3) A measured stance would give the U.S. more negotiating power and improve diplomacy
The interest that Chinese companies have shown in investing money in America could suddenly give officials on Capitol Hill more leverage when it comes to negotiating trade issues and economic policies with its East Asian neighbor, China expert Dan Rosen told Fortune in May.
The U.S. already depends a lot on China for everything from clothing to electronics. Even amid the world's economic uncertainties, exports from China to the U.S. in July rose 38.1% to $145.5 billion, widening the trade surplus with the U.S. by 46% to $28.7 billion.

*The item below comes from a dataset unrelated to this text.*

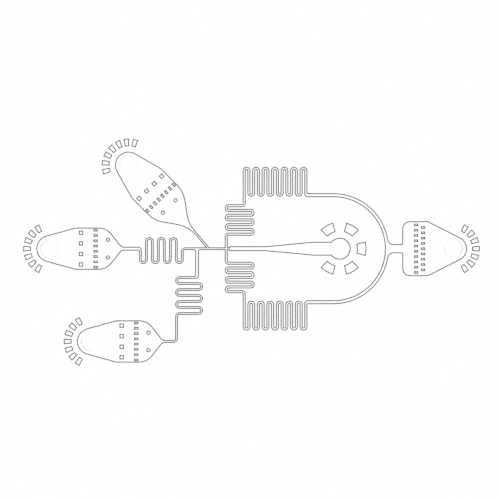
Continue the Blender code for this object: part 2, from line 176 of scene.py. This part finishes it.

And though China has cut its holdings on U.S. Treasury notes and bonds recently, it's still America's largest creditor next to Japan. As of July, China held 10% of the $8.18 trillion in publicly traded U.S. debt.
At the same time, China has huge stakes in the U.S., as it overwhelmingly depends on U.S. demand to drive its export-led growth. Encouraging Chinese investment could only help America's negotiating powers by giving China an even larger interest in the US economy. It might just give U.S. lawmakers that extra edge to smooth issues (from human rights to tariffs) between East and West.
"I lived in Ohio in the 1970s and 1980s, when Japanese automakers were investing in what we then called the rust belt -- that investment not only created employment that was welcome, but it also helped diffuse trade tensions with Japan," Lampton says. "The Chinese are taking a page from the Japanese playbook."
4) It doesn't matter. Regulators will do what's best
It's pointless for U.S. lawmakers to make huge public stinks over national security concerns. While these are valid issues that need to be thoroughly addressed, they are mostly a sideshow. U.S. regulations will ultimately dictate how Chinese companies behave in our markets. And more importantly, they will decide whether these companies have the bona fides to operate in the U.S.